Rain, rain, and still more rain! The big drops splashed on the car windows, and on either side of the track were to be seen wet and sodden fields, many of them almost out of sight under sheets of water. They passed through miles of dripping forest, to come out perhaps near the bank of some stream that was filled to overflowing. Once the tracks were partly under water, at a point where a small river had overflowed the banks, and the engineer had to slow down for fear of spreading rails.
It was a dreary outlook, and when they stopped at a station where they could get newspapers, the printed reports of the flood were most alarming.
“Isn’t it ever going to let up raining?” asked Blake, as he wiped the moisture from a window and looked out for a possible sign of a break in the clouds.
“It’ll rain for forty days—or longer,” said Christopher Cutler Piper, in still more gloomy tones.
A passenger in the seat ahead of the comedian turned around, gave one look at the actor, and then, taking a bottle from his valise gravely offered it to C. C.
“Here,” he said, “take some of this. It will do you good.”
“Hey! What is it?” asked the comedian, suspiciously.

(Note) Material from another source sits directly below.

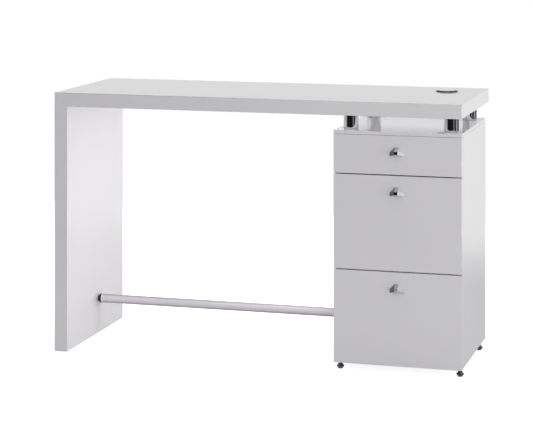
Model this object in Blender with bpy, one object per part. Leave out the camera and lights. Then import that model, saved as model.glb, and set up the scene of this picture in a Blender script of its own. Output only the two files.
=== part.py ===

“Liver medicine,” went on the passenger, who looked as though he might be a country doctor. “I know what’s the matter with you. You’ve got liver complaint. I’ve had it, and I know just how mean it makes you feel.”
“But there’s nothing the matter with my liver!” protested the actor. “Nothing at all!”
“Don’t tell me! I know better!” declared the other, with emphasis. “I put this medicine up myself, and it’s the greatest liver regulator and revivifier in the world. One dose will make you feel like a new man, and two will almost cure you. I won’t charge you anything for it, either. I hate to see anyone suffer as you do.”